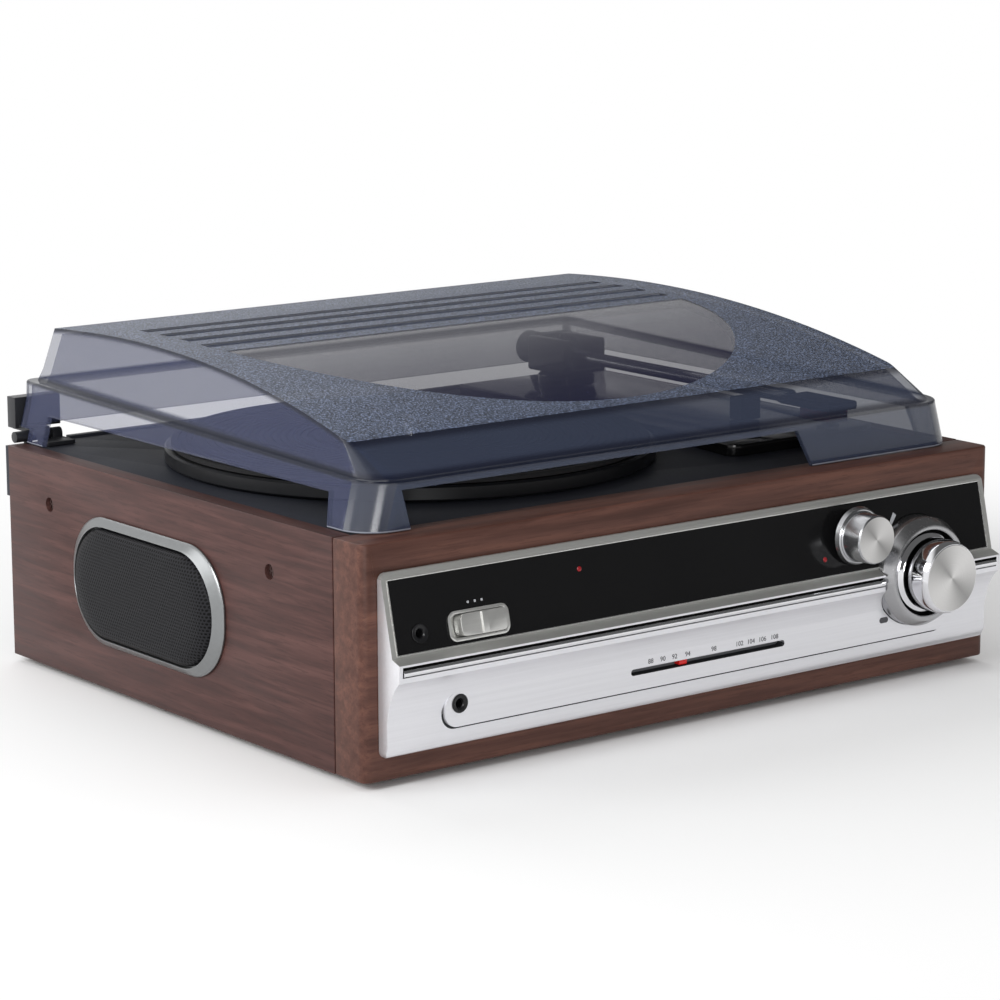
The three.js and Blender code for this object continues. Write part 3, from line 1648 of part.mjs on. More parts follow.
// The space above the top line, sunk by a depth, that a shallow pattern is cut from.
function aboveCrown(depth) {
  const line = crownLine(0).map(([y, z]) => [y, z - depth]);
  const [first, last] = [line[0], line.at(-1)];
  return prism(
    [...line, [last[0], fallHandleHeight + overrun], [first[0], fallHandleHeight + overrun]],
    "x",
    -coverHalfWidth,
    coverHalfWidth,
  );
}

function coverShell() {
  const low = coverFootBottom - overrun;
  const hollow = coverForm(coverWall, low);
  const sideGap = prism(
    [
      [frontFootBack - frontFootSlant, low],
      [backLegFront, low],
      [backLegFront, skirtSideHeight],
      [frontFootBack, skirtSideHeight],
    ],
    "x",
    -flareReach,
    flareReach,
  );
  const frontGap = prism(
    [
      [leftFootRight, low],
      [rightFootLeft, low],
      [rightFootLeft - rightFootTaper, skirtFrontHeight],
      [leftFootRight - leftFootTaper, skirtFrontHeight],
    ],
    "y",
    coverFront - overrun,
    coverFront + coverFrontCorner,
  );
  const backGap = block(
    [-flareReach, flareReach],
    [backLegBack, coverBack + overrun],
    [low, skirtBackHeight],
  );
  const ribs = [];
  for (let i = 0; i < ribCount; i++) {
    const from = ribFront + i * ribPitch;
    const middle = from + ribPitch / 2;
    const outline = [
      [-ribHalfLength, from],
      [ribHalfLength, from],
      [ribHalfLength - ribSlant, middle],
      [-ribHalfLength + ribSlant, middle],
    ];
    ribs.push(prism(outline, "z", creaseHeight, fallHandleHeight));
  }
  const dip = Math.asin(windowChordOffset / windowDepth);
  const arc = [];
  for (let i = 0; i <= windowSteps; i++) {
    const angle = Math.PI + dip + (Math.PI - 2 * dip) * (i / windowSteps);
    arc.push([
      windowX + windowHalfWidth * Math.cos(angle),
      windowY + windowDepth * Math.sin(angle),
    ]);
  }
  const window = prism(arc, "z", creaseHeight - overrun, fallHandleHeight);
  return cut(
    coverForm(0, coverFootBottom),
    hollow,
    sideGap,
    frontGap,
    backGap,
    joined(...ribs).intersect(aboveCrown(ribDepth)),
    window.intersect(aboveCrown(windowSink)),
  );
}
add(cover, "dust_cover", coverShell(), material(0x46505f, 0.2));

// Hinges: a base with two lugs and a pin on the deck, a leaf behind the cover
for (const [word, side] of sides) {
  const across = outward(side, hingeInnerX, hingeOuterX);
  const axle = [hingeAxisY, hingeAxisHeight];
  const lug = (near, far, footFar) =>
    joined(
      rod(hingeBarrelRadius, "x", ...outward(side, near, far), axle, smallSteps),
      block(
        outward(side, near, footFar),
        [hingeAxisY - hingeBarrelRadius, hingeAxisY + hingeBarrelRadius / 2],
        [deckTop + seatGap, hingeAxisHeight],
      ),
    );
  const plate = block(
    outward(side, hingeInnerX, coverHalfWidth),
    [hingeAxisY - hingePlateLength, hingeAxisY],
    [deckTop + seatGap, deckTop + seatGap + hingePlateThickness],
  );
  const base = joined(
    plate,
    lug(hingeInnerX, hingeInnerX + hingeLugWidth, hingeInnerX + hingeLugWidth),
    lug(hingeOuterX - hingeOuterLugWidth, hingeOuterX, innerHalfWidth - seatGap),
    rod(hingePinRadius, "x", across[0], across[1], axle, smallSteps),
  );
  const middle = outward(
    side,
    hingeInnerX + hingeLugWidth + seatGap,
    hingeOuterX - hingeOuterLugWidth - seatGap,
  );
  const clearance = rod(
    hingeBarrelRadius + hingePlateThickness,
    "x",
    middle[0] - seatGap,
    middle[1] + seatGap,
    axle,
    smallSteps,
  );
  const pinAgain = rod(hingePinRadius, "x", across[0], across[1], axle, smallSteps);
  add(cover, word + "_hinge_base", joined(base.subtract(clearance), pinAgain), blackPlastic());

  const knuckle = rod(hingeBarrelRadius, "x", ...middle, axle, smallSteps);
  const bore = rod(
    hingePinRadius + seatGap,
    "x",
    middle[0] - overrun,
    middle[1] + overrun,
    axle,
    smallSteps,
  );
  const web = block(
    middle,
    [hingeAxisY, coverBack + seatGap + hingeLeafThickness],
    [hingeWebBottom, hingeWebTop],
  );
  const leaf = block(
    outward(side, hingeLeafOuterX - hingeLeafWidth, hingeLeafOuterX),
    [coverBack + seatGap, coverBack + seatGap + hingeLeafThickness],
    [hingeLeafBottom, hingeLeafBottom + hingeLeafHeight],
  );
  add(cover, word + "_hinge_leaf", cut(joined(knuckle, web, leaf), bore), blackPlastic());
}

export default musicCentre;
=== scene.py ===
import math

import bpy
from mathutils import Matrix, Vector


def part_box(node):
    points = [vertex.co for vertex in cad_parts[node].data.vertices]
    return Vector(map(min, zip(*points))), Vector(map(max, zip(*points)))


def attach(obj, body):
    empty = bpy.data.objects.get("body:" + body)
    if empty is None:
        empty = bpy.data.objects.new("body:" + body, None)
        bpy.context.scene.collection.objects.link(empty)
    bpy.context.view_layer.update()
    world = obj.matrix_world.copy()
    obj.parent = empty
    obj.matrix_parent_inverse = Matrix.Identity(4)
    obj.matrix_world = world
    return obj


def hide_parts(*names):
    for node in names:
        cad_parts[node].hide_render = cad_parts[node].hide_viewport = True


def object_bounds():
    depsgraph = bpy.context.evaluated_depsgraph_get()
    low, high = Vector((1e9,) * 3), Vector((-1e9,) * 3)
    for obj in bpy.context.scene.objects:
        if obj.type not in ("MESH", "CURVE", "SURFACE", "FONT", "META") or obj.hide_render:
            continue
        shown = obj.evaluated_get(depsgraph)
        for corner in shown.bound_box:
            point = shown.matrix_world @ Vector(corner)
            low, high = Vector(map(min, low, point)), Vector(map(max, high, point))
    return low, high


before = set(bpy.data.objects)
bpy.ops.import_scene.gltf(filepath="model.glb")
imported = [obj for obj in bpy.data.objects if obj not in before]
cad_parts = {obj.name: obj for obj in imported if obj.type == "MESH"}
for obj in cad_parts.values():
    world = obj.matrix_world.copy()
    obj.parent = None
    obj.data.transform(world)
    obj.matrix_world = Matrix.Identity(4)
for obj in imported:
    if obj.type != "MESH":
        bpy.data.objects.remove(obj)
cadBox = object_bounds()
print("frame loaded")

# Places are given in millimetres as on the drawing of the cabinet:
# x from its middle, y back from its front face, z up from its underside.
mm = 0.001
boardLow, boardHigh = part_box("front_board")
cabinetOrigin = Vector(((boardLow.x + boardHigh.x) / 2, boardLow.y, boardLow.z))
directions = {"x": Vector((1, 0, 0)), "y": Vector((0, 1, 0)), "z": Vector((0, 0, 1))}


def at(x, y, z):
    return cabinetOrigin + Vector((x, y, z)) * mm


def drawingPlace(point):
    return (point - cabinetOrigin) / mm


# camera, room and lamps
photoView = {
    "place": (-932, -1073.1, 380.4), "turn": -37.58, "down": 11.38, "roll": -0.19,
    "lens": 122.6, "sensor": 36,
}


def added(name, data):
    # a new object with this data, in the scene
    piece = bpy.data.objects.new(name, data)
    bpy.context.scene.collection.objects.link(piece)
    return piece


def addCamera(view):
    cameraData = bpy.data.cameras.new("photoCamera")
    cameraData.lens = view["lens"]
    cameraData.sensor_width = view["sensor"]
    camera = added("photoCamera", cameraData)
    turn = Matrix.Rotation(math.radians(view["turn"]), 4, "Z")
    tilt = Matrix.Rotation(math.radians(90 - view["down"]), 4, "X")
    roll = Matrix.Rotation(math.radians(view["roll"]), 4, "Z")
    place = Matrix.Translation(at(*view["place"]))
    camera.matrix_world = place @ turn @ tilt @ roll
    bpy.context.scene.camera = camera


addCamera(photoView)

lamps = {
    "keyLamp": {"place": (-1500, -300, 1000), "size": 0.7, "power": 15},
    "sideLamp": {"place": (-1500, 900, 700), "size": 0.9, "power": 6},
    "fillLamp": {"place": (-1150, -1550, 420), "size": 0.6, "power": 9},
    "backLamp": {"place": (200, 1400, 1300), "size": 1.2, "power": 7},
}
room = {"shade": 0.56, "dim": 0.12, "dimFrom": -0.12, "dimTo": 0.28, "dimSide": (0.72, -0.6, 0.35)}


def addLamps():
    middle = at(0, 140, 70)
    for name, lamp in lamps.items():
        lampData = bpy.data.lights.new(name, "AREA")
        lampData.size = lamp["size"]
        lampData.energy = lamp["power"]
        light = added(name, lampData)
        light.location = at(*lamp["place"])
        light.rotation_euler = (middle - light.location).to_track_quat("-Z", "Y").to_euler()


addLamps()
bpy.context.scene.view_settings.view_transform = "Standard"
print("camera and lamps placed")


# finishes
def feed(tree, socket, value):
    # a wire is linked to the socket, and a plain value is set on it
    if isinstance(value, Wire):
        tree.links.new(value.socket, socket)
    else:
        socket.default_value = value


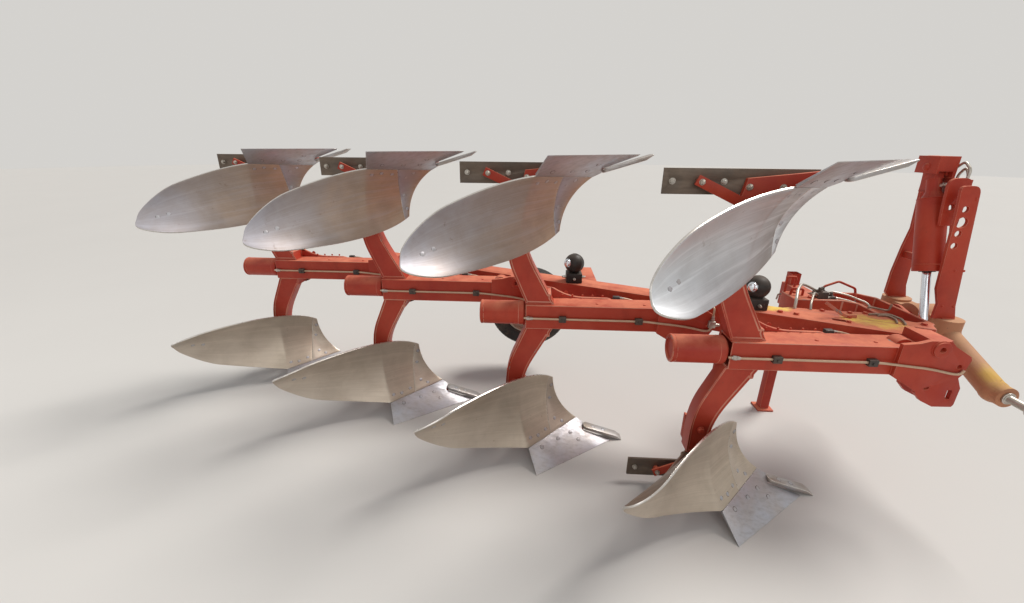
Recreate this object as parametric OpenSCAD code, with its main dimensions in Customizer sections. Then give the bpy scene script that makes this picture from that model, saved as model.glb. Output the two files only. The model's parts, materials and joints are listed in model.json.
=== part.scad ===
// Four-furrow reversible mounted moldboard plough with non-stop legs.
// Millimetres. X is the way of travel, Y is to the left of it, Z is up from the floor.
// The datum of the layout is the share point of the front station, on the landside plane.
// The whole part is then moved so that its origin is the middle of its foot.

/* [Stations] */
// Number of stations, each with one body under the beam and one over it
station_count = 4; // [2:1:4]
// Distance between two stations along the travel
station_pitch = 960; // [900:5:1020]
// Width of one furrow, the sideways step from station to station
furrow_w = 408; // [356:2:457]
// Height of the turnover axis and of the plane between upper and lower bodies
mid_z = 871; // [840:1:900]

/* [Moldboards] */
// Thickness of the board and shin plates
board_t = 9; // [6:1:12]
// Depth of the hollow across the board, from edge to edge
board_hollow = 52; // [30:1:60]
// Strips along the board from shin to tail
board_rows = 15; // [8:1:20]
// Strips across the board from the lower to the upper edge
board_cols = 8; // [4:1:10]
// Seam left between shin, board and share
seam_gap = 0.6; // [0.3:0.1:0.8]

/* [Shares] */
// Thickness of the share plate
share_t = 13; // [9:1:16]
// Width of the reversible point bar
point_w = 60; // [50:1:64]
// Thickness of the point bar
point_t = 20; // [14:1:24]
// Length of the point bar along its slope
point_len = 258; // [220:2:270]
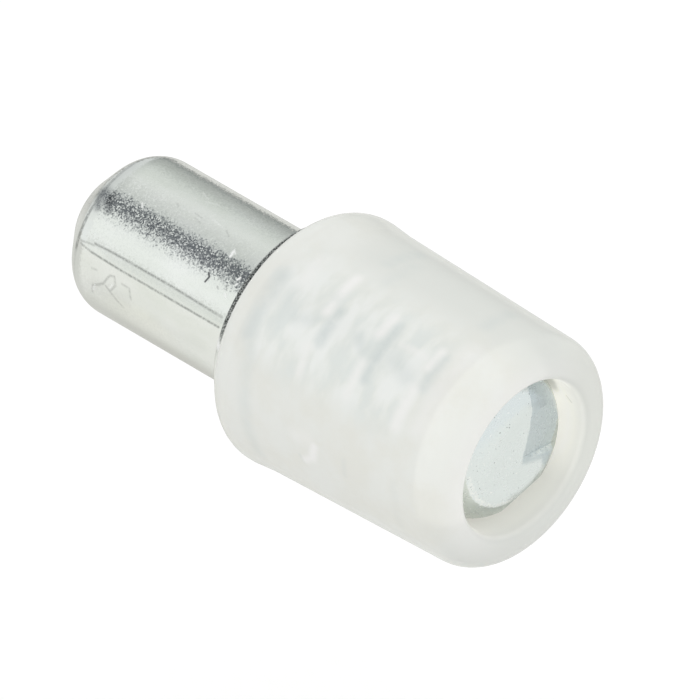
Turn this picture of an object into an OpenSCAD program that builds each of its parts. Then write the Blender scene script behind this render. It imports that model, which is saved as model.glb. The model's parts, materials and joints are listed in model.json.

#### DIRECTION:
Reproduce each line of the entries in which the word "before" is found.

#### CORRECT RESULT:
before = set(bpy.data.objects)
imported = [obj for obj in bpy.data.objects if obj not in before]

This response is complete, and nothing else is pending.